There is some debate about how many cards are too few or too many, but reliable sources say three or four is a good number of credit cards.

Not especially. This came up in another thread a few months back, btw. I am a lawyer working for a mortgage company. No mortgage company that I am aware of still looks at available credit. The FICO scoring model does, and mortgage companies usually look at the FICO score (they don’t for FHA lending, which is ratio-driven). But none of the programs that I have seen count available credit against you. In fact, this lender indicates just the opposite. http://www.carmel-mortgage.com/learning_center/credit_guidelines.rad

I am sure I misread you, but I wanted to clarify that the “FICO machine” only looks at your available credit relative to your account balances. It doesn’t look at the absolute amount of credit you have, nor does it compare it to income.
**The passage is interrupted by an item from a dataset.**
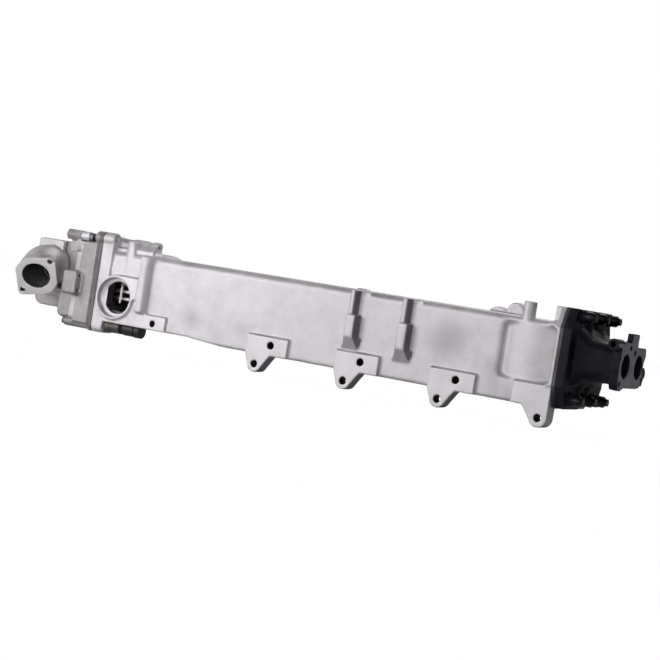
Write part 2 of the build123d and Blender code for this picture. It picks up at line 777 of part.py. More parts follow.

Right. Income information is not available on the credit report, and the credit report is the sole basis for the score.

There are many hundred local credit reporting services. They can and do keep track of late payments on non-credit bills (trust bills), including personal rent, commercial rent, evictions etc. And some will track income that the main ones don’t. Those who request such information are the ones that supply it in return. So a landlord will look at evictions and a utility will look at your utility history.

I never said that acting irresponsible with those things would never have a negative impact somewhere. It is just there are only certain things that go on your Big 3 credit reports and, therefore, on your FICO credit score. Regular utilities generally don’t go on your major credit reports unless there is some kind of contract or if they eventually get sent to a collection agency.

I hear this every now and again, but when I look for them . . . well I can’t find them. Could you post a few links to some of their websites, or an index of them. Thanks!